Tout l'espace de seconde partie est dégagé pour y faire entendre l'Ouverture à la française BWV 831, monument classique érigé par Bach à l'amour et à la connaissance des formes Grand Siècle inspirées par Lully. Les onze pièces magnifient la pensée et le discours de la danse. Oubliées les harmoniques en deçà et la sonorité parcimonieuse : le clavier sonne à présent dans toute sa dimension musicale avec le luxe apparent du peu d'effort à fournir pour l'obtenir. Aux ornements nerveux et un peu flous de l'Ouverture succèdent une courante tic tac au tout début de la fugue. Gavottes et passepieds s'attendrissent heureusement, sans le besoin de marquer systématique tous les changements de rythmes par des attaques trop verticales. Dans l'écho, les jeux de réponses avec et sans sourdine (sur deux claviers) créent un effet de rapprochement-éloignement que Benjamin Alard se contente de pointer sans les surligner par affection ostensible. Le jeu de luth fait merveille par une sonorité très ondoyante qui tranche avec les réponses très franches et affirmées au premier plan.

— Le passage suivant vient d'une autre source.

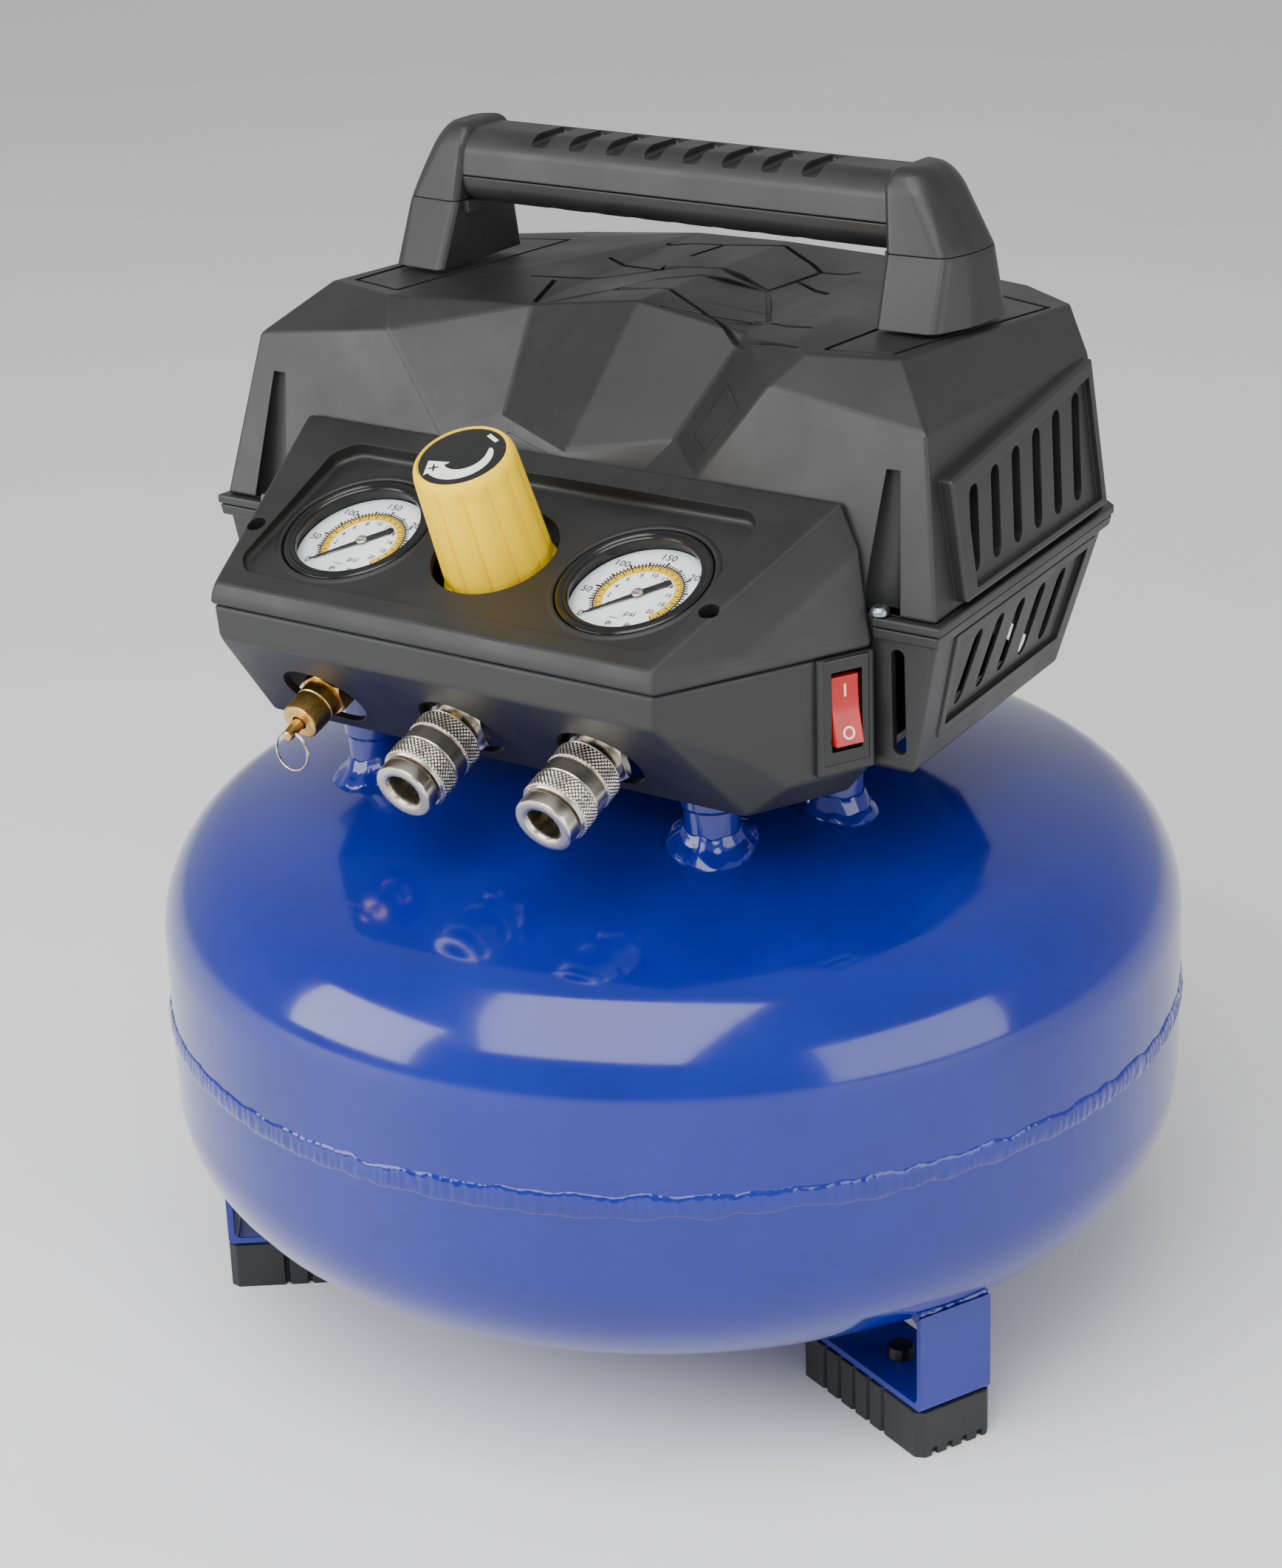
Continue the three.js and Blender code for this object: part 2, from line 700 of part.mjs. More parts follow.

Ouvrant et concluant le programme, le chiffre 14 réapparaît dans le Contrepoint inachevé de l'Art de la fugue, sans rien de métaphysique pourtant… très loin de la densité insoutenable de Glenn Gould mais avec la volonté de dégager la pièce du vrai-faux mystère de son inachèvement. Le parti pris d'une page accidentellement perdue (et donc non interrompue par la mort du compositeur) se retrouve dans un jeu détaché et presque en surface. La musique s'arrête inopinément sur le mode de l'accident, plutôt humoristique. Les applaudissements nourris font revenir le claveciniste par deux fois, pour les Contrepoints V et VI (même opus), avec sérieux et concision.